* Provided material:
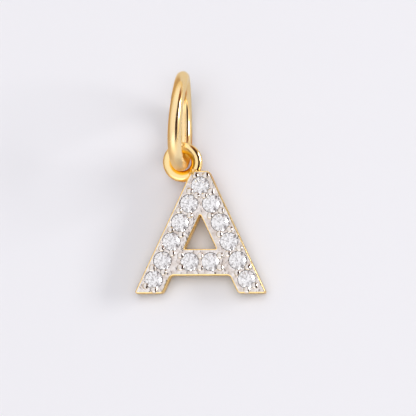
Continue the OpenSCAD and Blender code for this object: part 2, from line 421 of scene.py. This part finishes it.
# %% [markdown]
# The wire ring stands on its rim, a few degrees off upright and off the letter's own direction.
# It keeps the place of the construction model's, whose box has the same middle. It was opened
# sideways to put it on and closed again, which leaves it bent a little out of its plane. That bend
# is the product of how far along and how far across the ring a point is, a gentle saddle.

# %% Spin the wire ring
BAIL_OD, BAIL_WIRE = 8.0, 1.06
BAIL_TURN, BAIL_LEAN = math.radians(-2.5), math.radians(-1)
BEND = 0.017

bail_low, bail_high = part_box("bail_ring")
bail_turns = (
    Matrix.Rotation(BAIL_TURN, 4, "Z")
    @ Matrix.Rotation(BAIL_LEAN, 4, "Y")
    @ Matrix.Rotation(math.radians(90), 4, "Y"))
bail_place = Matrix.Translation((bail_low + bail_high) / 2) @ Matrix.Scale(MM, 4) @ bail_turns
bail_bm = spin_ring(BAIL_OD, BAIL_WIRE, Matrix.Identity(4))
for v in bail_bm.verts:
    v.co.z -= BEND * v.co.x * v.co.y
chain_ring = finish_piece("chain_ring", bail_bm, bail_place, "bail_ring")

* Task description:
Please repeat word for word the lines above that run from the beginning through the line containing "BEND = 0.017", keeping both the first and that last line.

* Result of this task:
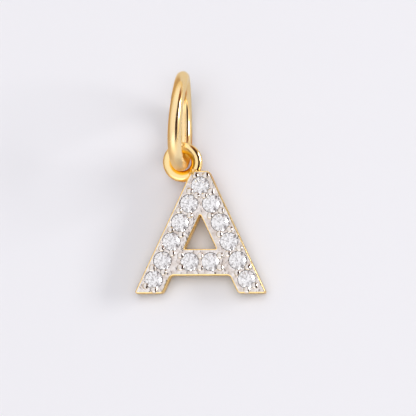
Continue the OpenSCAD and Blender code for this object: part 2, from line 421 of scene.py. This part finishes it.
# %% [markdown]
# The wire ring stands on its rim, a few degrees off upright and off the letter's own direction.
# It keeps the place of the construction model's, whose box has the same middle. It was opened
# sideways to put it on and closed again, which leaves it bent a little out of its plane. That bend
# is the product of how far along and how far across the ring a point is, a gentle saddle.

# %% Spin the wire ring
BAIL_OD, BAIL_WIRE = 8.0, 1.06
BAIL_TURN, BAIL_LEAN = math.radians(-2.5), math.radians(-1)
BEND = 0.017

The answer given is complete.